→ **Given problem**:
Extract, unchanged, every line from the top of the material below through the line with "clear tub, its", and no more.
────────────────
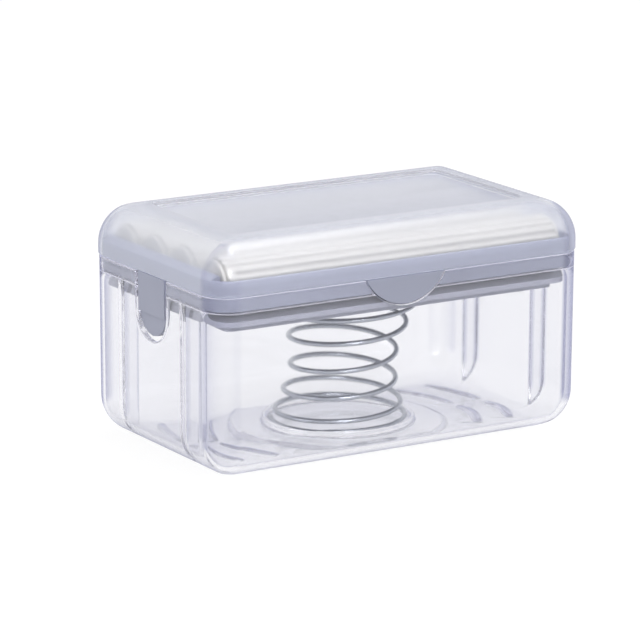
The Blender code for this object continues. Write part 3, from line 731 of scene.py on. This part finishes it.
@dataclass
class ClearTub:
    """The clear tub, its end fins, and the details of its floor."""

    finish: ClearPlastic
    half: tuple[float, float] = TUB_HALF
    corner: float = TUB_CORNER
    least_corner: float = 3.0
    corner_steps: int = 14
    rim: float = 52.1
    wall: float = 1.8
    wall_steps: int = 15
    wall_zone: float = 1.0
    rim_wall: float = 0.8
    ledge_round: float = 0.25
    ledge_bend: float = 0.3
    draft: float = 0.2
    edge: float = 11.5
    edge_steps: int = 14
    rim_round: float = 0.36
    floor_rings: int = 6
    notch_half_chord: float = 13.0
    notch_radius: float = 14.48
    notch_centre: float = 58.48
    notch_columns: int = 41
    notch_margin: float = 0.5
    end_notch_radius: float = 8.65
    end_notch_centre: float = 42.15
    end_notch_columns: int = 33
    lip_step: float = 0.004
    end_step: float = 2.5
    side_step: float = 3.0
    fin_crest: float = 54.1
    fin_top: float = 47.6
    fin_width: float = 1.8
    fin_round: float = 0.9
    fin_sunk: float = 0.25
    fin_top_step: float = 0.4
    fin_heights: int = 30
    fin_crowding: float = 1.5
    sink_width: float = 1.9
    sink_depth: float = 0.35
    sink_columns: int = 9
    sink_top_fade: float = 2.0
    sink_foot_fade: float = 3.0
    detail_sunk: float = 0.4
    detail_edge_sunk: float = 0.02
    disc_radius: float = 32.0
    disc_rise: float = 0.8
    disc_slope: float = 3.0
    disc_half_width: float = 27.2
    disc_columns: int = 160
    disc_rings: int = 12
    ring_radius: float = 20.7
    ring_wall: float = 1.2
    ring_rise: float = 2.2
    ring_sunk: float = 0.05
    ring_foot: float = 0.5
    ring_foot_round: float = 0.1
    ring_foot_rise: float = 0.45
    ring_columns: int = 128
    ring_top_steps: int = 9
    bead_width: float = 4.2
    bead_rise: float = 0.7
    bead_near: float = 3.2
    bead_far: float = 20.5
    bead_least: float = 0.02
    bead_steps: int = 30
    bead_columns: int = 15

    def columns(self) -> Columns:
        """Columns that are close together at the notches and the sink lines.

        Returns:
            The columns of the wall.
        """
        straight = (self.half[0] - self.corner, self.half[1] - self.corner)
        swing = np.sin(np.linspace(-QUARTER, QUARTER, self.end_notch_columns))
        lips = np.array([-1, 1]) * (self.end_notch_radius + self.lip_step)
        sinks = np.linspace(-self.sink_width, self.sink_width, self.sink_columns)
        even = even_places(straight[1], self.end_step)
        ends = [even, swing * self.end_notch_radius, lips, sinks - FIN_PLACE, sinks + FIN_PLACE]
        ends = np.unique(np.round(np.concatenate(ends), 4))
        reach = math.asin(self.notch_half_chord / self.notch_radius)
        round_part = np.sin(np.linspace(-reach, reach, self.notch_columns)) * self.notch_radius
        plain = even_places(straight[0], self.side_step)
        beside = plain[abs(plain) > self.notch_half_chord + self.notch_margin]
        front = np.sort(np.concatenate([beside, round_part]))
        return Columns.around(straight, (ends, plain, ends, front), self.corner_steps)

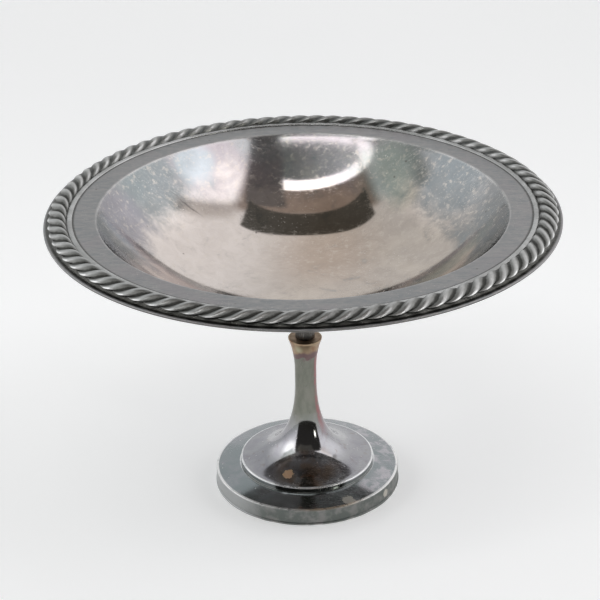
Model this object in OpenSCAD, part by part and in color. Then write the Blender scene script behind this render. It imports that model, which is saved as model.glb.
────────────────
→ **The solution**:
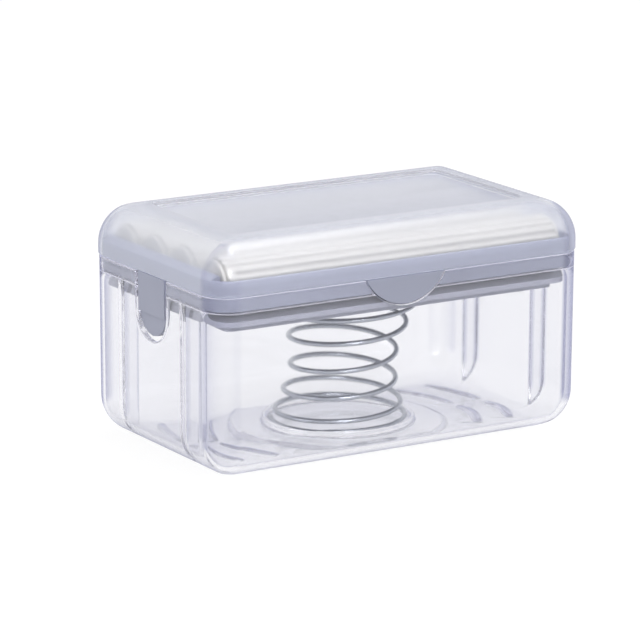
The Blender code for this object continues. Write part 3, from line 731 of scene.py on. This part finishes it.
@dataclass
class ClearTub:
    """The clear tub, its end fins, and the details of its floor."""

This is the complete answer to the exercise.